As I write, there is an email forward and social media post that is floating around by the same title.
It asks, “Are You Sick of Highly Paid Teachers?” and then goes on to show that, actually…teachers are not paid enough.
I say that: In regard to teacher pay, society is, in fact, getting a great deal.
While that may or may not be true, the economics of the article does deserve a closer look.
In full, the note says:
Teachers’ hefty salaries are driving up taxes, and they only work 9 or 10 months a year! It’s time we put things in perspective and pay them for what they do – babysit!
We can get that for less than minimum wage.
That’s right. Let’s give them $3.00 an hour and only the hours they worked; not any of that silly planning time, or any time they spend before or after school. That would be $19.50 a day (7:45 to 3:00 PM with 45 min. off for lunch and plan– that equals 6 1/2 hours).
Each parent should pay $19.50 a day for these teachers to baby-sit their children. Now how many students do they teach in a day…maybe 30? So that’s $19.50 x 30 = $585.00 a day.
However, remember they only work 180 days a year!!! I am not going to pay them for any vacations.
That’s $585 X 180= $105,300 per year. (Hold on! My calculator needs new batteries).
What about those special education teachers and the ones with Master’s degrees? Well, we could pay them minimum wage ($7.75), and just to be fair, round it off to $8.00 an hour. That would be $8 X 6 1/2 hours X 30 children X 180 days = $280,800 per year.
Wait a minute — there’s something wrong here! There sure is!
The average teacher’s salary (nation wide) is $50,000. $50,000/180 days = $277.77/per day/30 students=$9.25/6.5 hours = $1.42 per hour per student–a very inexpensive baby-sitter and they even EDUCATE your kids!) WHAT A DEAL!!!!
Make a teacher smile; repost this to show appreciation for all educators.
Update: I’m glad that many people have shown their support for teachers by reposting this note, but I am not the original author. I received this as an anonymous chain letter email, and I wanted to share it to support the public workers of Wisconsin.
While this note is seemingly clever and cute in its own way, it has a problem. It was written by someone with no grasp of economics. Not only does the note only discuss salaries, it completely excludes the entire notion of fixed costs. On this account, the note should not be taken seriously.
Let’s look at it. And for the sake of confusion, assume that the numbers presented in the note are actually correct.

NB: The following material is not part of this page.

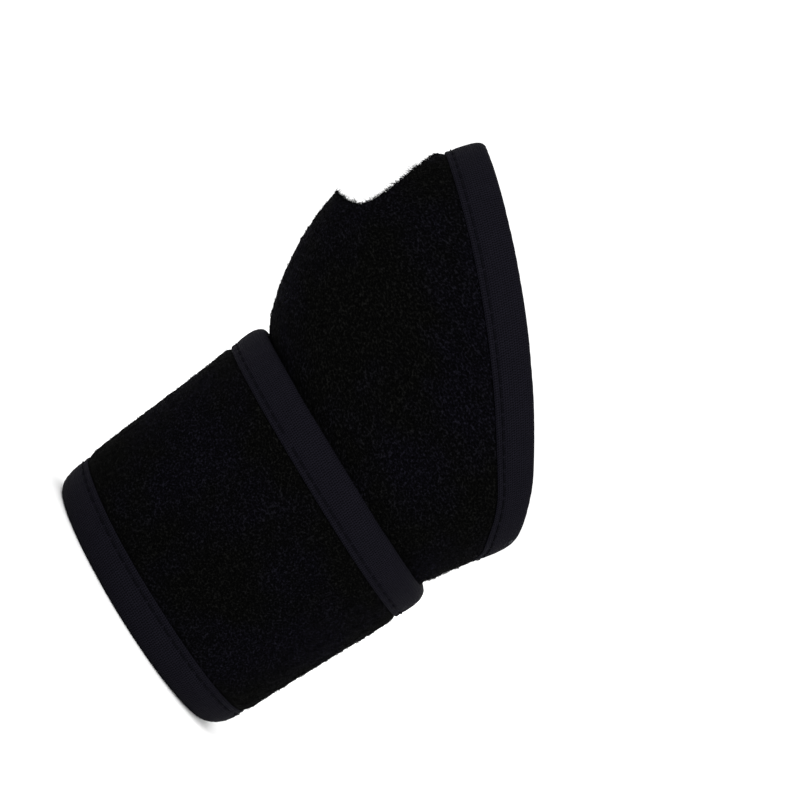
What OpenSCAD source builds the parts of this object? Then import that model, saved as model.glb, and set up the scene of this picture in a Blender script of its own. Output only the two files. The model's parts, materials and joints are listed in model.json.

The note says that in the USA, a teacher’s average salary is $50,000 per year. But, if teachers were just paid like daycare workers or “inexpensive babysitters,” making between three dollars an hour and minimum wage, they would be making between $105,300 and $280,800 per year.
Well. This implication begs the question: Why don’t daycare workers, working for a daycare that charges $64 per day, per student, make $280,800 per year, or more?
Obviously, the answer is fixed costs: Quite simply, salary is not the only expense that a school has. Said differently, schools that take in X dollars in revenue do not pay out X dollars in salary.
If 30 parents pay $8 per hour, or $64 per day (for an 8 hour day), to put their child in daycare, for a total of $1,920 per day — the teacher is not paid $1,920 per day. There is more to operating a school than that. First, there is the cost of the building that has to be built and financed. Utilities must be paid. Insurance costs have to be taken into account. A maintenance crew must be retained for building repairs and cleaning. A bus must be bought if the children ever wish to take a field trip. An administration staff must be kept. Computers and software must be purchased. And most employees will require the cost of health benefits, social security taxes, and retirement.
In contrast, many people would probably consider it a bargain to educate students for $9,360 ($280,800 / 30 students) per year as a good deal. This is because as late as 2009, Houston school district’s stated per-pupil cost was $8,418. Los Angeles reported a cost of $10,053 per pupil, Chicago was $11,536, and the District of Columbia $17,542. But, as the Cato Institute reports, these numbers are actually guilty of the same problem: In many cases, school districts leave out many fixed costs from reported statistics. When all costs are added to the figures, Houston’s per-pupil cost jumps to $12,534, Los Angeles goes to $25,208, Chicago to $15,875, and the District of Columbia rises to $28,170.
Plainly, the entire rationale behind this popular note is wrong. Prices are not determined by false analogy. Just as easily, one could make a similar mistake in regard to both truck drivers and merchant ship captains. Tractor-trailer truck drivers are in charge of transporting one tractor-trailer over long distances. For this, tractor-trailer drivers make, on average, $44,873 per year. Therefore, merchant ship captains, who routinely are in charge of transporting the equivalent of 15,000 tractor-trailers, should be paid approximately $673,095,000 per year ($44,873*15,000).
What misguided reasoning.
As I said, prices are not determined by false analogy.
In the absence of intervention, prices are determined by the supply of, and the demand for, goods and services.
The price of labor is no exception.
Saying, or implying, otherwise is simply false.